What if you were born in this dark place, and only ever experienced the light when someone else would pull you out for what little time they wanted you, only to throw you back in when they were done? What if everything everyone ever told you to try to get yourself out of that hole, never worked? “Silver’s Perfect Plan” or “Tatiana’s Playbook” or “Chris knows what you’re feeling Guide to Getting Out” was made just for them, and how are you supposed to write your own plan out if you’ve got nothing but your worn out hands and a brick wall? How are you ever supposed to gather the strength from all of these downfalls and drag yourself out of where the world put you? It’s okay to feel helpless.
It’s okay to feel helpless. Everyone has. Thing is, when the average person feels helpless, this invisible rule seeps into the mind of this person whose opened themselves up in hopes of help, but the possibility of harm too. This invisible rule tells us to tell ourselves that we need to figure it out alone; that it is solely your own responsibility to make yourself strong again. Has that ever really worked for anyone?
I think to the last struggle I had personally, and how I moved on from it. With the help of my sister, or before, with the help of my father. Family plays such an important role. In the years that I’ve known her, I can’t say with confidence that her family has been there the way a little girl needs.
She was born into that dark hole that everyone has inside of them. It has taken over her through the years and enveloped her in darkness. It is the spirit and soul that dwells in the deepest parts of her being that drives her on. She was born with strength like a burning fire and a sadness that feels like too much sad, and this battle rages on inside her mind. She is a victim of her own burning desire for love and companionship, as she is the same with her torrents of depression, dragging her into the deepest part of the ocean of sadness that chokes her of her will to go on.
“If only one of my parents had been there for me.” I haven’t seen her father in her life until this year, and we’ve been best friends for 6 to 7 years now. Her mother is the opposite of what she is: there is no fire and there is no ocean tide. She is as flat as the desert floor and just as barren. Who is a girl to turn to when her own mother won’t hug her tightly to take the pain away or wipe the tears from her eyes?
My friend, she seeks this family that she never got. Born a decade after her two sisters, an accident of the unprepared, a blacksheep in her own blood, she turns to love to pull her out of this despair. There is very little to say about love, only that it is never logical and in no way permanent. And that it bring her out of this hole, for however long he wants to have her heart, but when he let’s go of the love, he let’s go of her. That pit did not just go away when she was in the light. It stayed right where it was, and each time she’s dropped back in to land on the cold hard ground like a ragdoll, disposable, she goes a little deeper.
She wants someone to be her partner, her companion in life. She cannot do it alone, and it is the right of no one to tell her otherwise. It takes so much strength that people don’t realize or appreciate, to truly know what you need.
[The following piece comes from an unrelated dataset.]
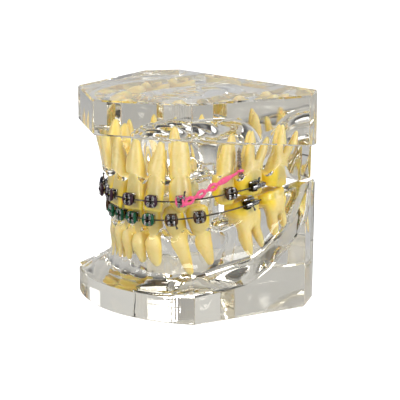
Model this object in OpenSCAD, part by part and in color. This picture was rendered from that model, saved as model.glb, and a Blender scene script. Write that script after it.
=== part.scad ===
// Orthodontic demonstration typodont, closed: two clear acrylic bases, resin teeth with
// full roots, twin brackets, molar tubes, archwires, elastic ties, a power chain and a
// mini screw. Millimetres. +Z is up, the incisors face -Y, the patient's left is +X.
// The origin lies under the middle of the lower base's box.

/* [Bases] */
// Height of the closed model
model_h = 64.6; // [63:0.1:68]
// Width across the widest corners of the upper base
base_w = 74; // [73:0.5:78]
// Depth from the upper base's front point to the flat backs
base_d = 61.5; // [61:0.5:64]
// Height of the upper base's wall at the front point
upper_wall_h = 10.3; // [9:0.1:11.5]
// Height of the lower base's wall at the front
lower_wall_h = 8.1; // [7:0.1:8.5]
// Height of the lower base's heels above the table
heel_h = 38; // [36:0.1:38.1]
// Height of the floor between the lower gum ridges
tongue_floor_h = 9; // [8:0.1:10]

/* [Upper arch] */
// Half width of the upper archwire behind the canines
upper_wire_a = 26.05; // [26:0.05:26.3]
// Front to back reach of the upper archwire's curved front
upper_wire_b = 33.15; // [33:0.05:33.4]
// Y where the upper arch turns straight
upper_arch_y = 11.8; // [11.6:0.1:12]
// Height of the upper archwire at the incisors
upper_wire_z = 34.8; // [34.7:0.05:35]
// Rise of the upper archwire per millimetre towards the back
upper_wire_slope = 0.11; // [0.1:0.005:0.12]

/* [Lower arch] */
// Half width of the lower archwire behind the canines
lower_wire_a = 25.05; // [24.9:0.05:25.2]
// Front to back reach of the lower archwire's curved front
lower_wire_b = 29.65; // [29.4:0.05:29.8]
// Y where the lower arch turns straight
lower_arch_y = 11.2; // [11:0.1:11.4]
// Height of the lower archwire at the incisors
lower_wire_z = 28.6; // [28.4:0.05:28.7]
// Rise of the lower archwire per millimetre behind the lateral incisors
lower_wire_slope = 0.145; // [0.13:0.005:0.16]

/* [Appliance] */
// Thickness of the round archwires
wire_d = 0.45; // [0.4:0.05:0.5]
// Distance from a tooth's face to the middle of its archwire
wire_standoff = 1.25; // [1.2:0.05:1.3]
// Span of an elastic tie round a bracket, middle to middle of its band
tie_span = 3.1; // [3:0.05:3.2]
// Thickness of an elastic tie
tie_d = 0.4; // [0.3:0.05:0.45]
// Length of a molar tube
tube_l = 5; // [4.5:0.1:5.2]
// Mini screw shaft diameter
screw_d = 1.4; // [1.2:0.1:1.5]
// Length of the mini screw's shaft in the gum
screw_l = 7; // [6:0.5:7.5]

/* [Hidden] */
$fn = 32;
UPPER = 1;
LOWER = -1;

// Outline corners. The upper base has seven straight sides, the lower a round front.
half_w = base_w / 2;
half_d = base_d / 2;
upper_outline = [
    [0, -half_d],
    [25.6, -15.6],
    [half_w, 20.9],
    [30.7, half_d],
    [-30.7, half_d],
    [-half_w, 20.9],
    [-25.6, -15.6]
];
lower_front_r = 43.4;
lower_front_y = -24.55;
lower_front_x = 26.6;
heel_corner = [35.5, 21.4];
lower_back_x = 30;
upper_wall_z = model_h - upper_wall_h;

// One row for each tooth of the left side: name, station along the arch, crown width,
// crown depth, neck width, neck depth, bracket to biting edge, bracket to neck, root
// length, lean of the crown to the lips, lean of the root to the back, kind of crown.
upper_teeth = [
    ["central_incisor", 9.4, 7.2, 6.6, 5.6, 6.0, 3.5, 6.8, 11.6, 2.5, -2, "incisor"],
    ["lateral_incisor", 25.2, 6.1, 6.0, 5.0, 5.4, 3.3, 6.8, 11.4, 5, 3, "incisor"],
    ["canine", 42.7, 7.3, 7.8, 5.8, 7.0, 3.9, 7.0, 15.4, 4, -2, "canine"],
    ["second_premolar", 70.4, 6.9, 7.8, 5.2, 7.0, 3.0, 5.4, 12.5, 2, 3, "premolar"],
    ["first_molar", 87.6, 10.2, 10.4, 8.0, 9.8, 2.7, 4.8, 12, 0, 4, "molar"],
    ["second_molar", 107, 9.4, 10.2, 7.6, 9.6, 3.0, 4.2, 12, 0, 6, "molar"]
];
lower_teeth = [
    ["central_incisor", 6.2, 5.0, 5.6, 3.8, 5.2, 3.9, 4.8, 10.4, 2, 0, "incisor"],
    ["lateral_incisor", 19.3, 5.5, 6.0, 4.1, 5.6, 3.9, 4.9, 11.0, 2, 0, "incisor"],
    ["canine", 34.7, 6.8, 7.4, 5.2, 6.8, 3.7, 5.4, 14.6, 3, 13, "canine"],
    ["first_premolar", 51.8, 7.0, 7.8, 5.2, 7.0, 2.7, 5.8, 11.4, 1, 12, "premolar"],
    ["first_molar", 86, 10.6, 9.4, 8.8, 8.4, 1.2, 4.8, 11.8, -9, 11, "molar"],
    ["second_molar", 108, 10.0, 9.4, 8.4, 8.4, 0.8, 4.4, 10, -11, 12, "molar"]
];
SIDES = ["left", "right"];
function teeth(jaw) = jaw == UPPER ? upper_teeth : lower_teeth;
function jaw_name(jaw) = jaw == UPPER ? "upper" : "lower";
function label(jaw, side, what) = str(jaw_name(jaw), "_", side, "_", what);
function fitting(tooth) =
    tooth[0] == "first_molar" ? "tube" : tooth[0] == "second_molar" ? "" : "bracket";
function fitting_name(tooth) = str(tooth[0], "_", fitting(tooth));
function tie_group(jaw, tooth) =
    jaw == UPPER && tooth[0] == "canine" ? "canine"
    : tooth[11] == "incisor" ? "front" : "amber";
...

Even more so to ask for it and to ask for help getting it. She has no walls and she lets love in, hoping it will save her from the depths of her sadness. If only people could be relied upon.
It goes without saying that a lot of her strife can be avoided and that to those with the ability to ease the mind and feel the love, all of this might seem solvable or avoidable. This is not the case when someone has a mental disorder. This is something that someone cannot just get over, and that those who do not have that extra internal hurdle to jump cannot understand.
***
It was hard, to be there for her, to listen to her, and to not say anything. To not tell her that so many people are truly there for her, just not in the exact way she needs. That sometimes you have to compromise with people or live with constant disappointment. But compromising with others to settle on second best is a disappointment too. There is a choice to be made then, and you will never truly know if you made the right one. It was hard not to be able to tell her that the world is fluid and people change and perfection is an illusion that will ultimately fail you when you’re taking your final breath. That she will not always get what she wants but there will always be people who love her. How can you tell someone that no one knows anything, not her nor I, and that you just have to make it day by day?
It’s hard to be there for someone who doesn’t think you are, no matter what you do. She truly believes that no one is. It’s hard not to say anything when so much needs to be said. It’s hard being the best friend of someone with a mental disorder. In the end: I love her, no matter what.